RECORD LIST
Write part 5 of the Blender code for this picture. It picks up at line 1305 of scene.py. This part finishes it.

...

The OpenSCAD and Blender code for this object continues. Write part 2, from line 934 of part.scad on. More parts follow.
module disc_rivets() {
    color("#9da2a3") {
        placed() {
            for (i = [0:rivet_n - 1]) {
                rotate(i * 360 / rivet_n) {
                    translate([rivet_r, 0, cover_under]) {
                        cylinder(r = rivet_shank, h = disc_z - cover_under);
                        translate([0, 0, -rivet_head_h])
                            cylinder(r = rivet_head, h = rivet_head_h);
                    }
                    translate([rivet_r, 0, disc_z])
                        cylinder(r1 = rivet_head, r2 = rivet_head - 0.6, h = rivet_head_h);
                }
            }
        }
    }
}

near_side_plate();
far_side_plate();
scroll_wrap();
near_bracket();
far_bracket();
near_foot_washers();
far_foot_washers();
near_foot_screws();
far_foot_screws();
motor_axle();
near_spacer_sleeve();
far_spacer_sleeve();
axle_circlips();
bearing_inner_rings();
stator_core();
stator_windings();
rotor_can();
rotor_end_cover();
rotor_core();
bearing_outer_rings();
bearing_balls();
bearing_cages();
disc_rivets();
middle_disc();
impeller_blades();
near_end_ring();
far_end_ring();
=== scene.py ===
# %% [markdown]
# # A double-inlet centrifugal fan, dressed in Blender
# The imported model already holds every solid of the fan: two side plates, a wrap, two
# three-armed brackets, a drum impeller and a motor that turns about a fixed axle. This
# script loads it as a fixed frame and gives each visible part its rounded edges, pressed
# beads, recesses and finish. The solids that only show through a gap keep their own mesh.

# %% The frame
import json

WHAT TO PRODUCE
In the data above, find the line that contains "near_side_plate();" and the line that contains "# beads, recesses". Repeat exactly those lines and every line between them, and only those.

SOLVED EXERCISE
near_side_plate();
far_side_plate();
scroll_wrap();
near_bracket();
far_bracket();
near_foot_washers();
far_foot_washers();
near_foot_screws();
far_foot_screws();
motor_axle();
near_spacer_sleeve();
far_spacer_sleeve();
axle_circlips();
bearing_inner_rings();
stator_core();
stator_windings();
rotor_can();
rotor_end_cover();
rotor_core();
bearing_outer_rings();
bearing_balls();
bearing_cages();
disc_rivets();
middle_disc();
impeller_blades();
near_end_ring();
far_end_ring();
=== scene.py ===
# %% [markdown]
# # A double-inlet centrifugal fan, dressed in Blender
# The imported model already holds every solid of the fan: two side plates, a wrap, two
# three-armed brackets, a drum impeller and a motor that turns about a fixed axle. This
# script loads it as a fixed frame and gives each visible part its rounded edges, pressed
# beads, recesses and finish. The solids that only show through a gap keep their own mesh.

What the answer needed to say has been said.